Currently, guards are supported for function parameters. It would be nice to support them at more places, e.g.:
1) Inside the cases of a
given
statement (at the end of the cases, as an additional condition). We discussed it and it should be fairly easy to implement.2) It would be interesting to support guards for variables as a counterpart of guards for function parameters. I think they can be seen as invariants. It can be type guards, which should check that only values of a certain type are assigned to a variable. Or it can be more generic guards that may check that values of variables satisfy a certain invariant (e.g. >= 10 and <= 100). Obviously, it may be even more complex. I don't know if it is feasible at all in a general case and to which extent. But if it would be possible, it would basically provide an optional typing for Shine, which can be very interesting and useful. The big question if it can be done at all and efficiently. It would be also interesting to see how far LuaJIT can go in optimizing it away and making use of provided information. More over, in some cases, some kind of a local type analysis or inference could probably eliminate a lot of checks introduced by guards, because their results can be computed statically....

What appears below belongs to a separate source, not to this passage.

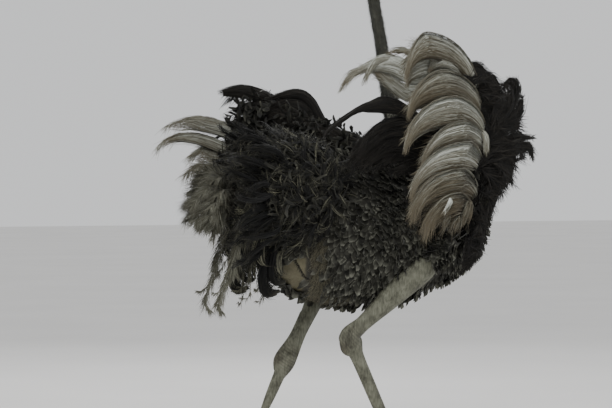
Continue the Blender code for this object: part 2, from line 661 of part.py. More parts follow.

I think this feature is probably the most difficult/controversial of all that I mention here.
3) If we have support for parameter guards and/or variable guards, one can think about different way of describing them. Currently, you directly attach them to the declaration of a parameter or variable. But one can think of annotations/decorators. Or even AOP (Aspect Oriented Programming)-like approaches, where you could say "all parameters/variables whose name starts with i should be of type int", "all objects of class Point should be immutable", etc. This approach is very powerful, because with just one such definition you can cover any number of real parameter/variable declarations...
4) And, as we discussed, there could be a compiler/run-time switch to disable/enable guards. This way one could use guards in development mode to ensure that her app is type-correct, etc and disable them for production, if performance is more important.